Now don’t think it’s been a piece of cake for these children: they’ve had to struggle being raised by us, two ex-pleasure-is-everything hedonists who imbibed our world views from the likes of Elvis, the Beach Boys, Janis Joplin and the Rolling Stones. While trying to clean up our own personal acts, we did only what we could, inconsistent and tentative as it was, to disciple our children according to the Scriptures. But one thing we know: by the Grace of God the vision was there in our hearts and so we talked of it often…..and over the years our children have seen it and embraced it for themselves!!!! Hallelujah!!
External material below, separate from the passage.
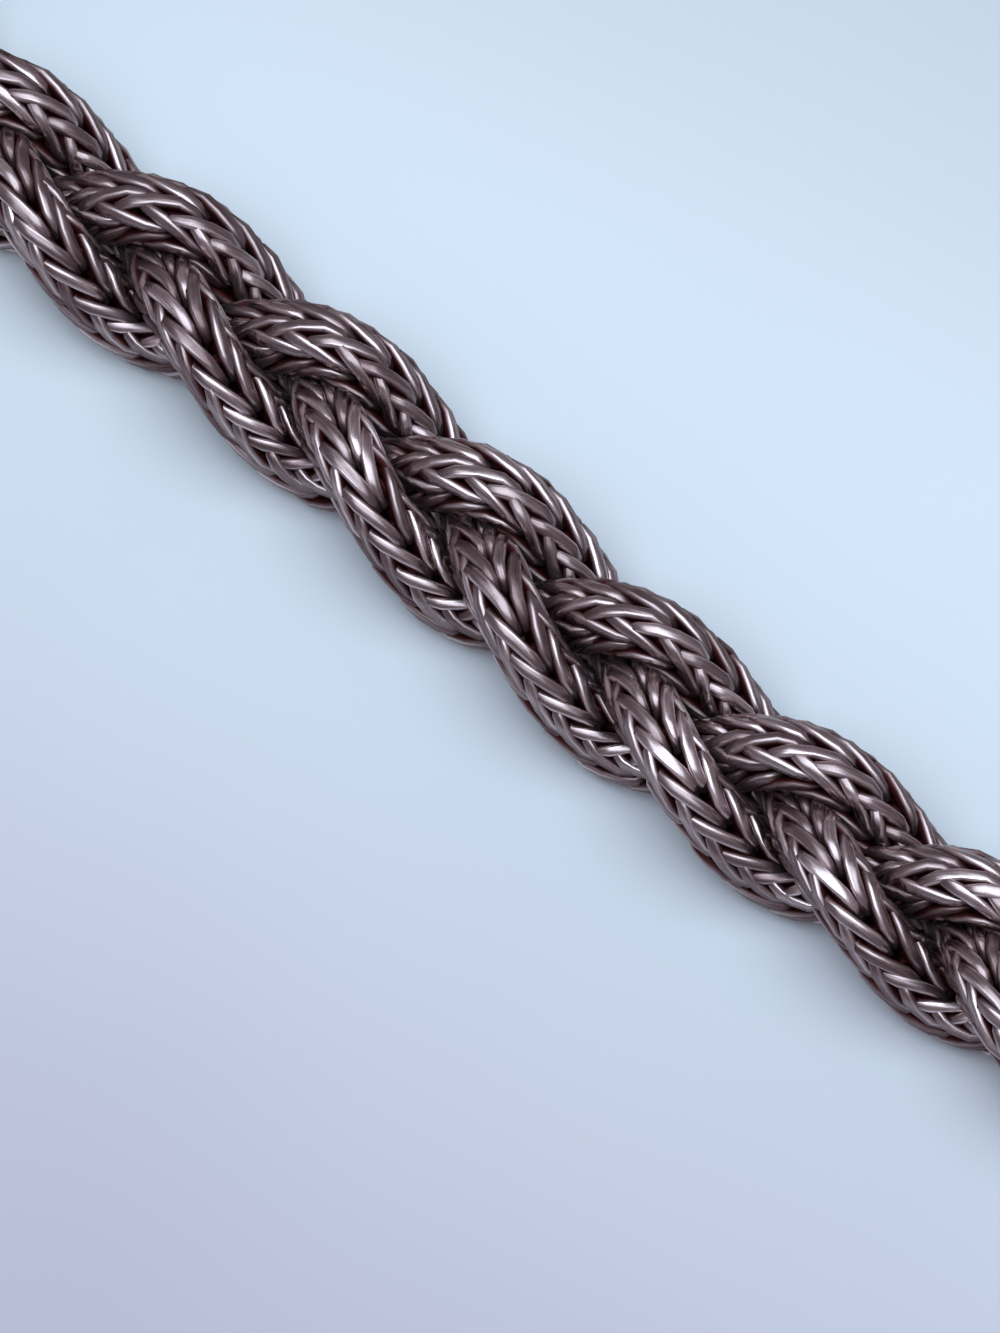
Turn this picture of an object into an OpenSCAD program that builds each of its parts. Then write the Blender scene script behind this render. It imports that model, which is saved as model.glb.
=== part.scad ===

How do we know they have embraced it? Because the reason our sons are going to Texas, leaving behind excellent paying jobs in Illinois, is to commit themselves to a six month internship where they will trade three days of work for room and board plus two days of lectures and mentoring in how to be men of vision, leaders in their future marriages, homes, communities, churches. In short, they are studying to be Partriarchs, without doubt the most hated target of the Feminist agenda and the most totally un-PC item on the menu of our modern society. The older son, in fact, is going for a second bite of this cherry: he and the oldest daughter only returned last December after nearly two years in the USA pursuing these very things: unpaid work and service experience with relations and friends, paid and unpaid work and service with friends and different organisations with visionary people at the helm.

Two families I particularly have in mind here are Bill & Diana Waring of Beyond Survival & Reaping the Harvest fame with whom NZ home educators have a special friendship (www.dianawaring.com); and Bob & Linda Schneider of Rainbow Resource in Illinois (www.rainbowresource.com). Two organisations I particularly have in mind are: Summit Ministries who impart a Biblical world view to young people bound for tertiary campuses or the work force (www.summit.org); and Vision Forum who also impart a Biblical world view and leadership skills particularly into young men (www.visionforum.org).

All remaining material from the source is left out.